I like how I look in this photo. I look at it and this body does not seem so alien to me. I see parts of me I want to improve. I see things that make me nervous. I see my Cleft Lip Smirk™. My hair’s a mess. This is not controlled. I usually carefully control everything about pictures of me from the framing to the color of the light. It’s raw and intimate. It blows my mind that there’s a photo of me that looks like this and I don’t want to throw up at the sight of it.
So here we are at this crossroads because summer is coming. It’s getting warm. And all of the clothing options that look comfortable and fun to me are things that would have gotten me beaten before for being revealing. I’m going to wear shorts and tanks this year. This year will be the first time I’ve gone to the beach since… gosh… 2008? I can probably count on one hand the amount of times I’ve gone swimming since then.

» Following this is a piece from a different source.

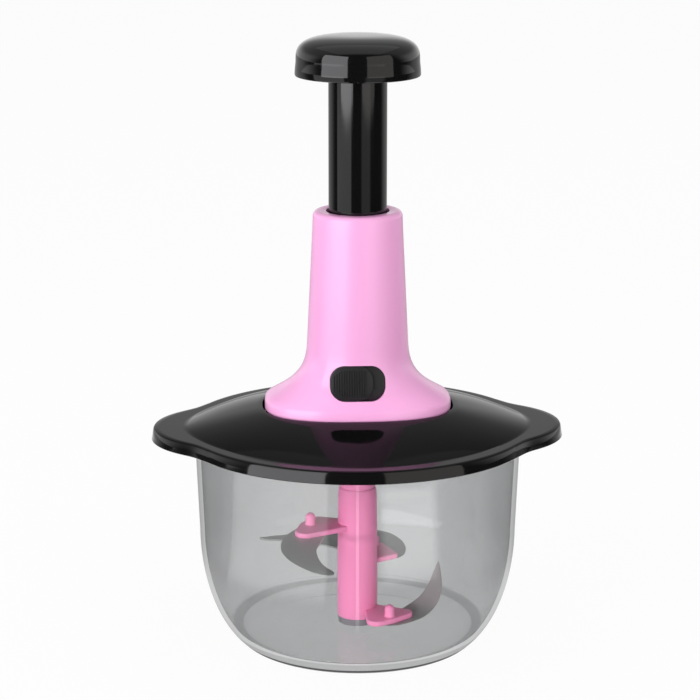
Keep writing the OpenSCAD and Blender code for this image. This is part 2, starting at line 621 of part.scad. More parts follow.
button_x = -switch_w / 2 + button_w / 2 + 0.3;
module lock_button() {
  color(black) switch_frame() translate([button_x, 0, 0]) union() {
    translate([0, 0, plate_face + 0.1]) linear_extrude(1.7) intersection() {
      pill(button_w, switch_h - 0.7, switch_r - 0.3);
      translate([-button_w / 2 - 1, -switch_h]) square([button_w + 2, switch_h * 2]);
    }
    for (i = [0:floor((button_w - 5) / rib_pitch)]) translate([-button_w / 2 + 1.6 + i * rib_pitch, 0, plate_face + 1.7])
      linear_extrude(0.5) square([rib_pitch / 2, switch_h - 4.5 - (i < 3 ? (3 - i) * 1.6 : 0)], center = true);
    translate([-3, -2, plate_face - 3.4]) cube([6, 4, 3.8]);
  }
}

tongue_y = tube_r - 1.6;
module lock_bolt() {
  plate_depth = bell_y(switch_z) - plate_face;
  color(black) union() {
    switch_frame() difference() {
      translate([button_x - 7.4, -5, plate_face - 4.6]) cube([15.4, 10, 2.2]);
      translate([button_x - 3.05, -2.05, plate_face - 3.42]) cube([6.1, 4.1, 2]);
    }
    translate([switch_x - lock_travel - 7, -bell_y(switch_z) + 5.2, tower_z + switch_z - 1.6])
      cube([5, bell_y(switch_z) - 5.2 - tongue_y, 3.2]);
  }
}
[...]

I bought different bikini tops and some bottoms this year.
It’s so odd to feel somehow so validated and good about this photograph and also terrified that it exists. It’s sort of a “jump off the bridge” moment for me because I knew this was coming, that summer and warm weather would get here. Autumn and Winter were easy because dressing femme meant cute accessories and layers and really not showing a lot of my body. Spring has stayed relatively cool up until now.

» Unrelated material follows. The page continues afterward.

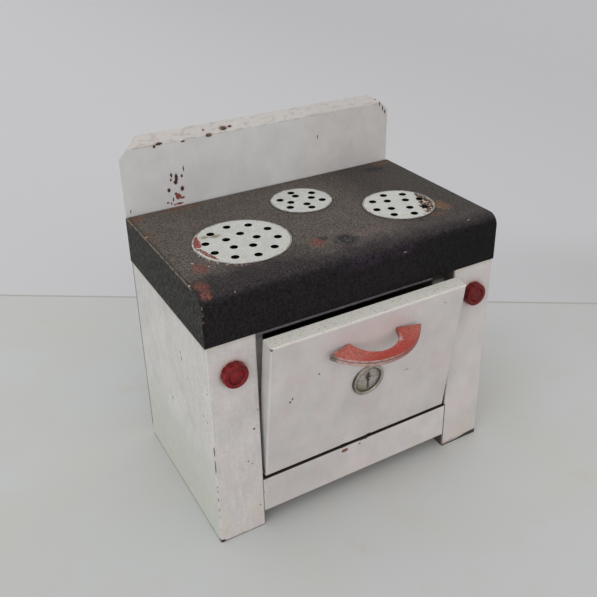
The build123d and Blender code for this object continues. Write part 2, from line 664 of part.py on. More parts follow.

It’s scary. I think it’s ok for me to be scared. I’ve put a lot of work into this. I’ve put everything… I have literally staked my life on this. But I’m still excavating Evey Winters from decades of dysphoria, dysmorphia, suicidal ideation, depression, trauma, pain, suffering, and societal programming. I know for a fact there are people on my friends list who hate people like me. The world still hates people like, women like, me.
And somehow in the middle of being afraid I just want to celebrate this. Damnit, I’m proud of me. I have worked my ass off to get here. I want to be happy without feeling complicated or doubtful about it. But all the same this is progress and I am happy and vulnerable so… this is me I guess.